In writing this book and figuring out how to tell these stories, I had to let go of that. I think I always knew that that’s not how it works, but the writing made it become very obvious that that’s just not how any of this works.
CA: How do memory and imagination play off each other in your work?
TO: So many of the stories in the book are ones of family lore. They’re the stories that get told over and over again. Something I realized while writing was that many of these stories are told so often that they feel like memory. They feel the same way that that memory feels. I have the same imagery and pictures of them in my head as I do for things that I can actually remember.

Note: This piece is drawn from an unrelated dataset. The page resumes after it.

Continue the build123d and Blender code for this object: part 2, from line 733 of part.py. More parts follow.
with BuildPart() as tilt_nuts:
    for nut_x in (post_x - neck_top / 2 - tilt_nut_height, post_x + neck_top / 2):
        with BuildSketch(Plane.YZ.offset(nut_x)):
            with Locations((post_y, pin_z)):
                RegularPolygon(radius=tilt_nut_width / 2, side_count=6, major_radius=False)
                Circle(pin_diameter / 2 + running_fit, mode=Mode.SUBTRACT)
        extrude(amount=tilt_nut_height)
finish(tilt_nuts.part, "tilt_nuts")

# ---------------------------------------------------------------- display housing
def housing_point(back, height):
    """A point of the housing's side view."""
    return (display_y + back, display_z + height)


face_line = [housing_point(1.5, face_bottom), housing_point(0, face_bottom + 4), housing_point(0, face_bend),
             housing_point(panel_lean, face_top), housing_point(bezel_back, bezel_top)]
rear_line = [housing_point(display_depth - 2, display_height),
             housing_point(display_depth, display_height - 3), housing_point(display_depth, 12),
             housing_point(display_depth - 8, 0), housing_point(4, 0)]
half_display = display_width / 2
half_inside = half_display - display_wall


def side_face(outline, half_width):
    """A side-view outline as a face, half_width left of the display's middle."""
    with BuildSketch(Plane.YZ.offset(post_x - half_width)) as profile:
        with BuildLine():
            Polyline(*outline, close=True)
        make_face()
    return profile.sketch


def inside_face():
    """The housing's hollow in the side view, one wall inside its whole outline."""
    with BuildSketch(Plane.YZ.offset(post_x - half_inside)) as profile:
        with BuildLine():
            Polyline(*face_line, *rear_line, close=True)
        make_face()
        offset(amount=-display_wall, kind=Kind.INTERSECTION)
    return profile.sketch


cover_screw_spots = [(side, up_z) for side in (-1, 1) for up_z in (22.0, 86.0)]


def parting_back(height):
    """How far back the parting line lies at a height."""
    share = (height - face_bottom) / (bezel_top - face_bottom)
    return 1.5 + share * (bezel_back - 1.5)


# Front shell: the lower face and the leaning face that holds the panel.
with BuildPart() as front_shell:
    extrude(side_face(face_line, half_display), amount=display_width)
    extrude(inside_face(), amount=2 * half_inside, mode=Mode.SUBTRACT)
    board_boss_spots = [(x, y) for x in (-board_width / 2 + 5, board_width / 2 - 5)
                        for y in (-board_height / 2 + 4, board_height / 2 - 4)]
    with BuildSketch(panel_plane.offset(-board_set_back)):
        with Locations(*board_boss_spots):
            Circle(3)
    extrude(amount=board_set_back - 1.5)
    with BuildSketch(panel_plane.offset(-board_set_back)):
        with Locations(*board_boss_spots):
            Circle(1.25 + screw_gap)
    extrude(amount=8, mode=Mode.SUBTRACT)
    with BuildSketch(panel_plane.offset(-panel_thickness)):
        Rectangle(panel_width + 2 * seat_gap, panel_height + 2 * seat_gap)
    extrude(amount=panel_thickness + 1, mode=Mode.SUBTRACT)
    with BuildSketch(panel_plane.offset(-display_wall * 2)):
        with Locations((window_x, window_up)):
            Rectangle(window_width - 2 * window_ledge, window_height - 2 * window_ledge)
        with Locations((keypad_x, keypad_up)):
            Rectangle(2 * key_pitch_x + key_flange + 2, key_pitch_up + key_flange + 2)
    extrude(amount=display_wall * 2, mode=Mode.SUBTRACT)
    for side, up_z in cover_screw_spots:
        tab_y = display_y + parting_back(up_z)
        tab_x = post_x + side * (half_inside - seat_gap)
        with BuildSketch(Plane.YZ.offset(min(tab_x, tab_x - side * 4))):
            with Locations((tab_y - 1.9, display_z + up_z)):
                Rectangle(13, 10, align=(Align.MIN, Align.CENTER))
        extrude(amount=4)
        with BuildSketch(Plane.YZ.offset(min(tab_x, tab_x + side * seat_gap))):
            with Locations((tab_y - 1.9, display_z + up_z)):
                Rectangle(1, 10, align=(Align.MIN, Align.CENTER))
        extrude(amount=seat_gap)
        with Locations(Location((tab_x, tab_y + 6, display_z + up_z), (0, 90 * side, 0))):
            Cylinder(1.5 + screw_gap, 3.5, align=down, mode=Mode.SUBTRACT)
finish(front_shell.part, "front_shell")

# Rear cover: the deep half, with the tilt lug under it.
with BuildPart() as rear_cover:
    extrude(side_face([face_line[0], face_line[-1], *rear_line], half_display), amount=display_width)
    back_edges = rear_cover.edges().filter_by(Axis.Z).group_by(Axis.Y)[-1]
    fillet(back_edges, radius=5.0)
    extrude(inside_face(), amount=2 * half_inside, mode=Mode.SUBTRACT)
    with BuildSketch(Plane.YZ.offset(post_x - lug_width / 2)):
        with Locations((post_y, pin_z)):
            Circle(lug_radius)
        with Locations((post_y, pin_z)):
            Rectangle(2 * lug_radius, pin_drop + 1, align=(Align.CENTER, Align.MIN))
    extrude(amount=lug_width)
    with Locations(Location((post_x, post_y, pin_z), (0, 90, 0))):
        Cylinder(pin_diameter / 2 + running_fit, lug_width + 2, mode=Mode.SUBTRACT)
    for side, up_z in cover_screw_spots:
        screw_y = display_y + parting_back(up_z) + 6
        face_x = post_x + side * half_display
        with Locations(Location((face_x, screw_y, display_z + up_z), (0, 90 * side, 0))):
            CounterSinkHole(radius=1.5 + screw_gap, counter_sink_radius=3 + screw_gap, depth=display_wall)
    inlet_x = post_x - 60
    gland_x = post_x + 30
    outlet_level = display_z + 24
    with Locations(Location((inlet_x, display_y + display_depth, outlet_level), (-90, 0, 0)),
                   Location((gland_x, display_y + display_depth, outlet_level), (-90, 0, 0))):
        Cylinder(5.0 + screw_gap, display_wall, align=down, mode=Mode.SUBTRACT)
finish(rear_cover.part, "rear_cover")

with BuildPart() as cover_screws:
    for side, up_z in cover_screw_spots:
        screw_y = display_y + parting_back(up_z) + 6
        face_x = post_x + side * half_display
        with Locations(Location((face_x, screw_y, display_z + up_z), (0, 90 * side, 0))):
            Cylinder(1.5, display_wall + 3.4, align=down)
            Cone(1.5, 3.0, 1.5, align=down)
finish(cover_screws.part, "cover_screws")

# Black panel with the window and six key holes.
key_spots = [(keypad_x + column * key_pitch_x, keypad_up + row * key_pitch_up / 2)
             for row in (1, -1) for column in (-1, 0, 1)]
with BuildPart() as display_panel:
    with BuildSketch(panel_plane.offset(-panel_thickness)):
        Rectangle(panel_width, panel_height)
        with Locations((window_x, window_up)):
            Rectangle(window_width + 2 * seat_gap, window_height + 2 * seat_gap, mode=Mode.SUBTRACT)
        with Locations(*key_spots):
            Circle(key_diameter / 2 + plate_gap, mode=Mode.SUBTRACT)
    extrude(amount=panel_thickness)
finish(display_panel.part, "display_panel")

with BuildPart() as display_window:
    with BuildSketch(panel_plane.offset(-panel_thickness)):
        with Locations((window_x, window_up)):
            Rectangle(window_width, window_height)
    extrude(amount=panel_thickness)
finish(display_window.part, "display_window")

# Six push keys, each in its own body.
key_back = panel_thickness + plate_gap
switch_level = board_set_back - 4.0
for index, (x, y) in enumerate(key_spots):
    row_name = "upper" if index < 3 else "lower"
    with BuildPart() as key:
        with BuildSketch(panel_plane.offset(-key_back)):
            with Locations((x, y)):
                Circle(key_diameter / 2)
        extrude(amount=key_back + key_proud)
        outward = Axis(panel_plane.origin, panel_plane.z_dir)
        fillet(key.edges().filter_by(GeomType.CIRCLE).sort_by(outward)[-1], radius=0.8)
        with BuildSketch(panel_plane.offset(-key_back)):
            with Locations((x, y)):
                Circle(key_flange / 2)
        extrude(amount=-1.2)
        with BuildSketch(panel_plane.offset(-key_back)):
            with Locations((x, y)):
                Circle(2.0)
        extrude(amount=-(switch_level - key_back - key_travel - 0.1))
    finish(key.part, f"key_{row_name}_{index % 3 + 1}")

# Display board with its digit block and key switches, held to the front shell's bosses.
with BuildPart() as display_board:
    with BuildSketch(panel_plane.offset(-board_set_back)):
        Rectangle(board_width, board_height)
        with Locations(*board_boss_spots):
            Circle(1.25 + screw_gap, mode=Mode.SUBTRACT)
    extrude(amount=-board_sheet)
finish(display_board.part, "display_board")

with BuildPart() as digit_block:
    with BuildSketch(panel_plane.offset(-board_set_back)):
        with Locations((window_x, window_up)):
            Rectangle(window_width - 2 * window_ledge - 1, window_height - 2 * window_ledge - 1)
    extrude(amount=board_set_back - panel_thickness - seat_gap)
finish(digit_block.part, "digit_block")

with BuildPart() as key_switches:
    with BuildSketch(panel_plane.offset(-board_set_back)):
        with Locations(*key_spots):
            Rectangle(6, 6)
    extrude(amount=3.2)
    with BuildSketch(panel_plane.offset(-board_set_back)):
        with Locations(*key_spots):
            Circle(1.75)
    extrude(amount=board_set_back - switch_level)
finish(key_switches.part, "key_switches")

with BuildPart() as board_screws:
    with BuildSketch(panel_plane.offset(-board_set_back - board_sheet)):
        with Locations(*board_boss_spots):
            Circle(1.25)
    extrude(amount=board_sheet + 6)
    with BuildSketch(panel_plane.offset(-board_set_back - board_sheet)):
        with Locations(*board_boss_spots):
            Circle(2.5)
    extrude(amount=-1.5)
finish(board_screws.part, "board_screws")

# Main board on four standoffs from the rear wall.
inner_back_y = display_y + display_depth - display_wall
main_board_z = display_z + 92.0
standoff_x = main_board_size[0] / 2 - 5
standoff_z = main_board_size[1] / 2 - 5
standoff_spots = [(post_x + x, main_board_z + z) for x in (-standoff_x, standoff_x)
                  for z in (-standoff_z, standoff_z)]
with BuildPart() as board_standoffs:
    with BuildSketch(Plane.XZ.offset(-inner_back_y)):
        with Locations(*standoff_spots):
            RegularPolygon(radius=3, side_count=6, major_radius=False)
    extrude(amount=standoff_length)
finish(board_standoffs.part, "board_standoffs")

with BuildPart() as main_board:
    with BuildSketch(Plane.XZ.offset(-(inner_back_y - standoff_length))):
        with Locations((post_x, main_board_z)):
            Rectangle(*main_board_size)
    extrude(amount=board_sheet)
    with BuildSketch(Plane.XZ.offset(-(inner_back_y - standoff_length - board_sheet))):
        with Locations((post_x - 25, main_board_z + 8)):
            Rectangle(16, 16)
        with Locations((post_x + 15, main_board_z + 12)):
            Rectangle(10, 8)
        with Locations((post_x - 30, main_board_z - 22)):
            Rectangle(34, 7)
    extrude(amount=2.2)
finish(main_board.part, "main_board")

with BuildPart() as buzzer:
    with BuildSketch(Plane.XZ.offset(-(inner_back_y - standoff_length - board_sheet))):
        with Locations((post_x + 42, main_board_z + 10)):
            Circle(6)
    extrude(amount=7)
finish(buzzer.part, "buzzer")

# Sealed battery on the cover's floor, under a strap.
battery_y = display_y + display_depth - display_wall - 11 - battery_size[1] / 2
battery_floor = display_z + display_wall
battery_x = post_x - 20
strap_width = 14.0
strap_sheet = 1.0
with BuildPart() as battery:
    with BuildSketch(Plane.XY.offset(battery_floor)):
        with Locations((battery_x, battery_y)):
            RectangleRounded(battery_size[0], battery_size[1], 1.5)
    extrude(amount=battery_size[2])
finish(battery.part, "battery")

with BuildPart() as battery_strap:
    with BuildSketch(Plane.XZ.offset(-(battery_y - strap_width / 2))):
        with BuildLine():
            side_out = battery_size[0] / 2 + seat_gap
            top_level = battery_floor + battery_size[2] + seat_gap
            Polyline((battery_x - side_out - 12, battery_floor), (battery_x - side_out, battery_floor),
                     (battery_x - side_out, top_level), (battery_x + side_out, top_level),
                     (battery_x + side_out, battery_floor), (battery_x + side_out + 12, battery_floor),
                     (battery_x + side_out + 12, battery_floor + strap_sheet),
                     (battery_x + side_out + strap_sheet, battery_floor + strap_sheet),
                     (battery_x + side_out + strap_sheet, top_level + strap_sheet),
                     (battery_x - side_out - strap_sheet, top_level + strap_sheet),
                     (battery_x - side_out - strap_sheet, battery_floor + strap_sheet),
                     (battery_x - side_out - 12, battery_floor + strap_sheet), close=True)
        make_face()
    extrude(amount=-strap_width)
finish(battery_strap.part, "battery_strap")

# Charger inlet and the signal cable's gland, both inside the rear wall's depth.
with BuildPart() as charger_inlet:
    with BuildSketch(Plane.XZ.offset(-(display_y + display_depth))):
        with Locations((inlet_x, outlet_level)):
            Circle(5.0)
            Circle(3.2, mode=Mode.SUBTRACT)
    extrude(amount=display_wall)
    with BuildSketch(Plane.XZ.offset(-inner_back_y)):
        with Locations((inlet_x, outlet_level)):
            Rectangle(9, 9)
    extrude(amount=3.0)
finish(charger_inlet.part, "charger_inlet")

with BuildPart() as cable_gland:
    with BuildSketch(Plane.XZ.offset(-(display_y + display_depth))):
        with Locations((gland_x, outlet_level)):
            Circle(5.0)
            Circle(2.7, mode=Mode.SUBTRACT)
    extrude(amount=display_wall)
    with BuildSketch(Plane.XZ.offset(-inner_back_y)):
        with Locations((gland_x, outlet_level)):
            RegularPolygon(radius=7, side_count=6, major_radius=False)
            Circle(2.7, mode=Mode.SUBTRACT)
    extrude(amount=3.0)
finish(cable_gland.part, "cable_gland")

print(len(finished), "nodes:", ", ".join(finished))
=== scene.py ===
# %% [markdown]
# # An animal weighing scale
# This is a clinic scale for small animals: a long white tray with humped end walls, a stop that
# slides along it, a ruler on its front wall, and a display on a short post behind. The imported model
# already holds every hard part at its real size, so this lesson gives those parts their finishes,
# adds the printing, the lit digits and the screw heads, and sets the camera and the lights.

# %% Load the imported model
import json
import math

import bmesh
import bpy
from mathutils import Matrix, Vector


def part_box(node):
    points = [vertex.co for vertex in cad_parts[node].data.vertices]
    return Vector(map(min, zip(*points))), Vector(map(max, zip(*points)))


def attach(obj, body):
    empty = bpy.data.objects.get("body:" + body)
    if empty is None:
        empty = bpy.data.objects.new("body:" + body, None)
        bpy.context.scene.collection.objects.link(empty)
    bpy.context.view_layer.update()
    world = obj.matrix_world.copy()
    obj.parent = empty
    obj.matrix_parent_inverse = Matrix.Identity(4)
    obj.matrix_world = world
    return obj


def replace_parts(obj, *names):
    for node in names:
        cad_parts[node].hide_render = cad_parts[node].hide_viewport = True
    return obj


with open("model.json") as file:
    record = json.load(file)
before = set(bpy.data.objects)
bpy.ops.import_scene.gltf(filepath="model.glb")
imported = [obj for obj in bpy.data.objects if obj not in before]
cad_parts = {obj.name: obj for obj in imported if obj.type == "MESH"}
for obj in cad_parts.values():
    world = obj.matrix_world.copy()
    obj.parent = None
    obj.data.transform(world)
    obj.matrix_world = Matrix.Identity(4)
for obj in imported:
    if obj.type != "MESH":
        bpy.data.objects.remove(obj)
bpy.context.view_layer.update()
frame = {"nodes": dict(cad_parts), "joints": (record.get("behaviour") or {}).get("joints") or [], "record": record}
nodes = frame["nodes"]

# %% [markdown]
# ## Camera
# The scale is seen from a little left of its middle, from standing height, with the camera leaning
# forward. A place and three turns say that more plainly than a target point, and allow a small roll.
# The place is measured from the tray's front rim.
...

In the book, Theresa the narrator is often realizing that something is not an actual memory. I had to do some grappling with how to make sense of that. What does it mean when I don’t actually remember something? How do I tell a story that has those kinds of holes? Because I don’t think you have to remember everything. I think you’re allowed to be a human who sometimes has a gap – and part of the story you’re telling is what’s in that gap.
CA: Who did you write this book for? Your family? Yourself? Your dad?
TO: On one of the first days of my memoir writing class, where the first draft of this book was written, we were given this activity for memoirists to answer this very question: Who are you writing for? And: Who are you writing to?
I was never good at doing that activity. I think I did it a million times and probably had a different answer every time — just trying to find a way to be eloquent, without really answering the question.
I think I wrote the book for my future self. I want my future self to be able to look at it and say, “Yes, that’s how I felt at the time; that’s what I believed at the time. That was the truth at the time.” I think that’s one of the biggest goals I could have for it.
In the meantime, I hope other people read it. Maybe they’ll see a plot that’s different from their own lives, but still find a reflection of their life in it: because they’ve also struggled with the question, “Where do I belong?”